● **SUPPLIED MATERIAL**:

────────────────────

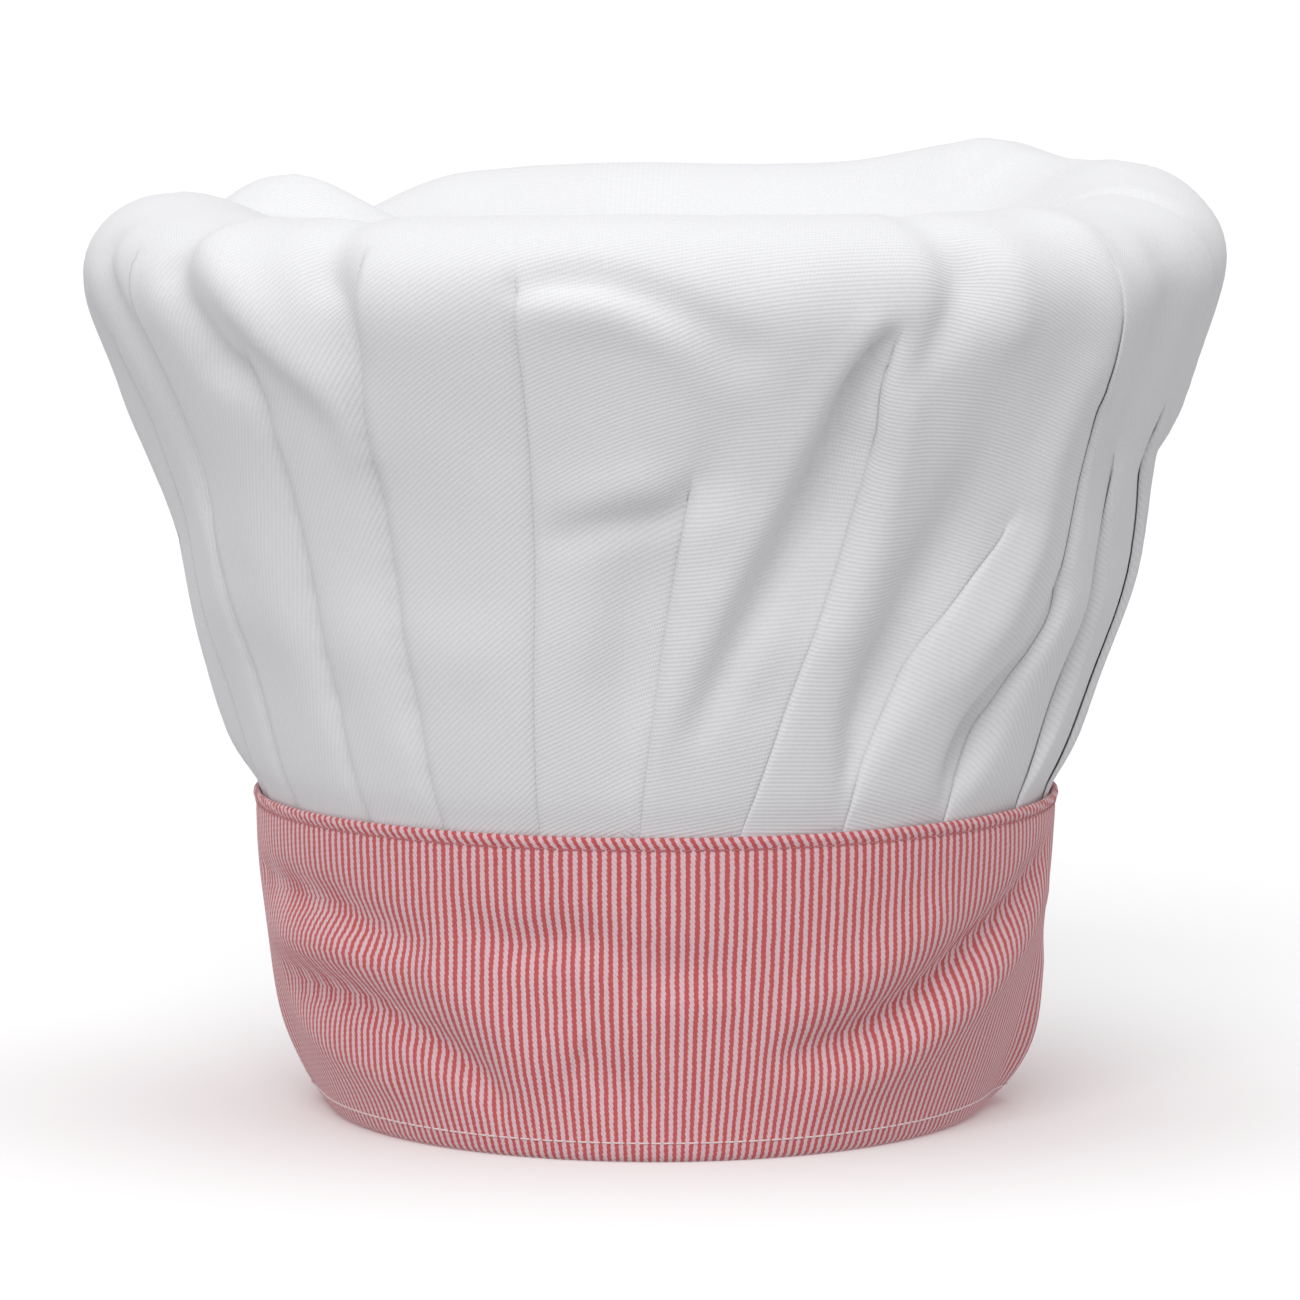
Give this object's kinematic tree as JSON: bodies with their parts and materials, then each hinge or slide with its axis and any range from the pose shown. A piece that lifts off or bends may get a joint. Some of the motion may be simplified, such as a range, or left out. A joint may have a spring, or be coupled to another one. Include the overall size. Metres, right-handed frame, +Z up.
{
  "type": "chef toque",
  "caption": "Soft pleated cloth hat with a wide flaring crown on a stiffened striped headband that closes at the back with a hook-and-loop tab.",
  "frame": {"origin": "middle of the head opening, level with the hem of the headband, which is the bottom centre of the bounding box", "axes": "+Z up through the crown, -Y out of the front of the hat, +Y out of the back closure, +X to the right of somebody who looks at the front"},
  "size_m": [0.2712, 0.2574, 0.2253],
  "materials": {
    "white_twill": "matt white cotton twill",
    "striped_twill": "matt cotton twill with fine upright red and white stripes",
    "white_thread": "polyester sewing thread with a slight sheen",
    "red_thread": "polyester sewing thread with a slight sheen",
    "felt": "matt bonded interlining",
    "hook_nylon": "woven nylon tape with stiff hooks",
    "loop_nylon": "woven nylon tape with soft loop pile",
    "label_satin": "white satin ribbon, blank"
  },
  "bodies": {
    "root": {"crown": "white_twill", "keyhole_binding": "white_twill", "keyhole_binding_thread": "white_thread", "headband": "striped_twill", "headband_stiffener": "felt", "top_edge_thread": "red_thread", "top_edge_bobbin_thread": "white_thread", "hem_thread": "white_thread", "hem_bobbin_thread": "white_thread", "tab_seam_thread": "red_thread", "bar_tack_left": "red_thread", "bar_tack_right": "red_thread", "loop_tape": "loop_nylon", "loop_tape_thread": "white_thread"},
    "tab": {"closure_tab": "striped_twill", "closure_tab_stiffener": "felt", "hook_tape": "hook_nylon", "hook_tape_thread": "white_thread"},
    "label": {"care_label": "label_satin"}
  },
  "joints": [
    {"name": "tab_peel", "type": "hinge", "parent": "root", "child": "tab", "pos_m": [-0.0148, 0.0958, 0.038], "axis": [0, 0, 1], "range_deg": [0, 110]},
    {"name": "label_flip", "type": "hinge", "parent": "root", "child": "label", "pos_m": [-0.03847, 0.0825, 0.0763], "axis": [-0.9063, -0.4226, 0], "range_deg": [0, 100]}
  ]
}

────────────────────

● **WORK TO BE COMPLETED**: Reproduce all data above, unchanged.

● **CORRECT OUTPUT**:
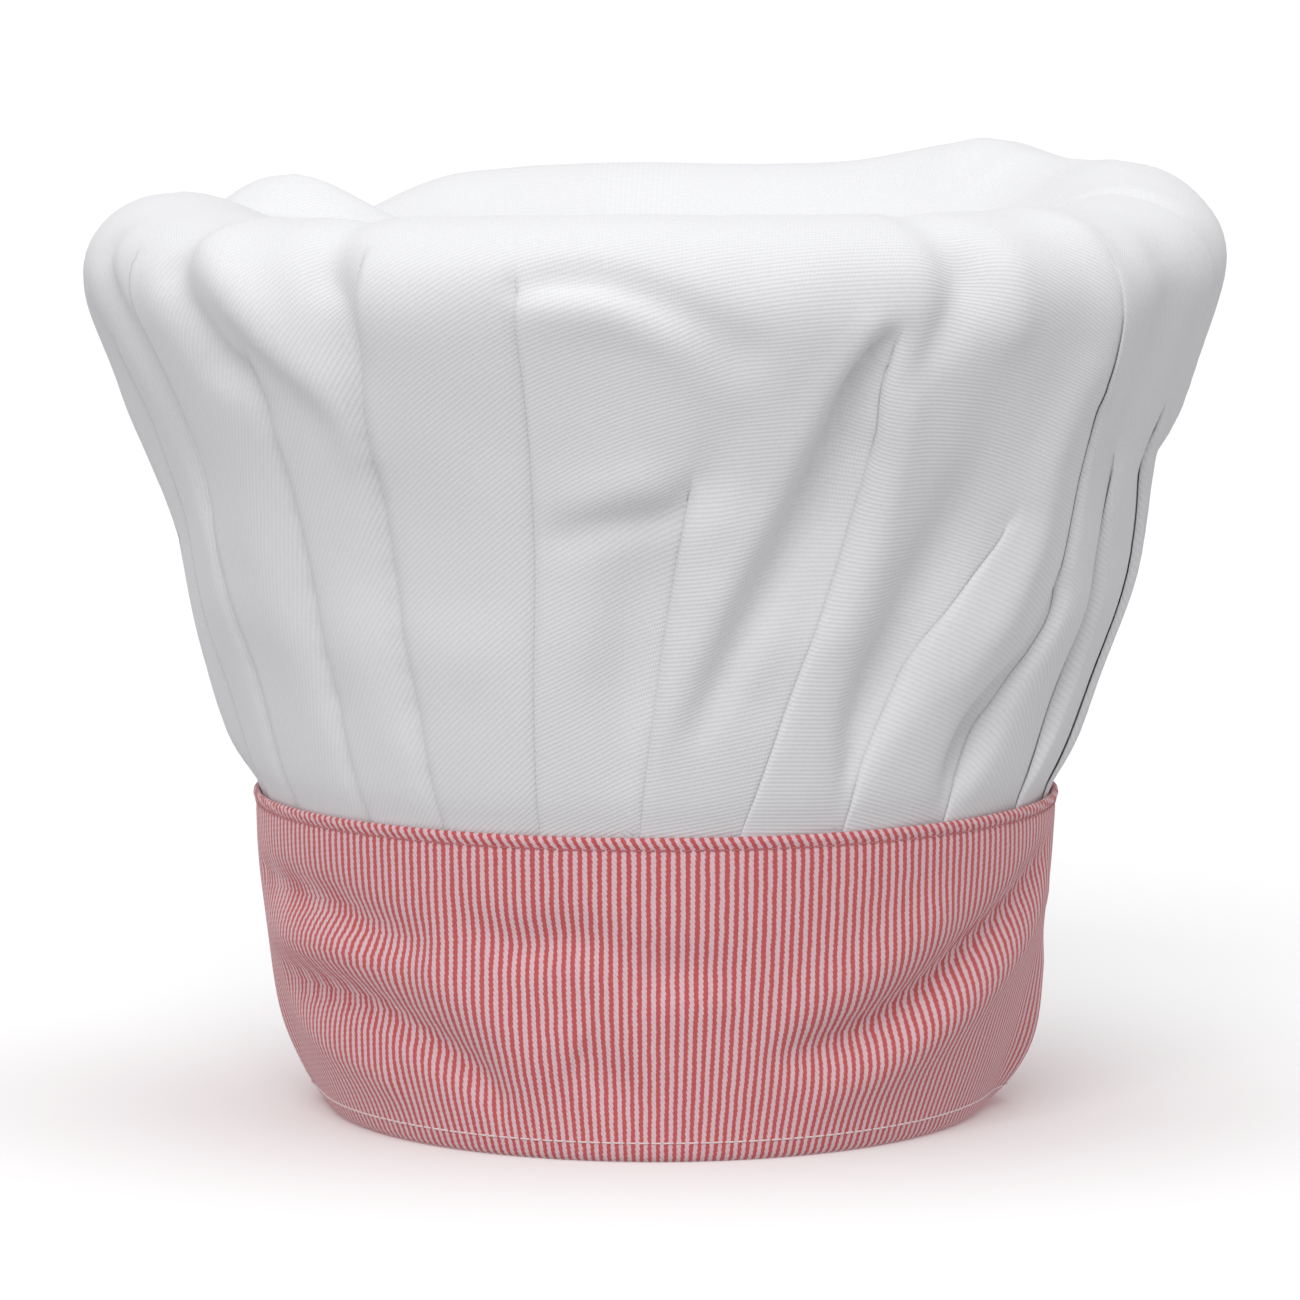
Give this object's kinematic tree as JSON: bodies with their parts and materials, then each hinge or slide with its axis and any range from the pose shown. A piece that lifts off or bends may get a joint. Some of the motion may be simplified, such as a range, or left out. A joint may have a spring, or be coupled to another one. Include the overall size. Metres, right-handed frame, +Z up.
{
  "type": "chef toque",
  "caption": "Soft pleated cloth hat with a wide flaring crown on a stiffened striped headband that closes at the back with a hook-and-loop tab.",
  "frame": {"origin": "middle of the head opening, level with the hem of the headband, which is the bottom centre of the bounding box", "axes": "+Z up through the crown, -Y out of the front of the hat, +Y out of the back closure, +X to the right of somebody who looks at the front"},
  "size_m": [0.2712, 0.2574, 0.2253],
  "materials": {
    "white_twill": "matt white cotton twill",
    "striped_twill": "matt cotton twill with fine upright red and white stripes",
    "white_thread": "polyester sewing thread with a slight sheen",
    "red_thread": "polyester sewing thread with a slight sheen",
    "felt": "matt bonded interlining",
    "hook_nylon": "woven nylon tape with stiff hooks",
    "loop_nylon": "woven nylon tape with soft loop pile",
    "label_satin": "white satin ribbon, blank"
  },
  "bodies": {
    "root": {"crown": "white_twill", "keyhole_binding": "white_twill", "keyhole_binding_thread": "white_thread", "headband": "striped_twill", "headband_stiffener": "felt", "top_edge_thread": "red_thread", "top_edge_bobbin_thread": "white_thread", "hem_thread": "white_thread", "hem_bobbin_thread": "white_thread", "tab_seam_thread": "red_thread", "bar_tack_left": "red_thread", "bar_tack_right": "red_thread", "loop_tape": "loop_nylon", "loop_tape_thread": "white_thread"},
    "tab": {"closure_tab": "striped_twill", "closure_tab_stiffener": "felt", "hook_tape": "hook_nylon", "hook_tape_thread": "white_thread"},
    "label": {"care_label": "label_satin"}
  },
  "joints": [
    {"name": "tab_peel", "type": "hinge", "parent": "root", "child": "tab", "pos_m": [-0.0148, 0.0958, 0.038], "axis": [0, 0, 1], "range_deg": [0, 110]},
    {"name": "label_flip", "type": "hinge", "parent": "root", "child": "label", "pos_m": [-0.03847, 0.0825, 0.0763], "axis": [-0.9063, -0.4226, 0], "range_deg": [0, 100]}
  ]
}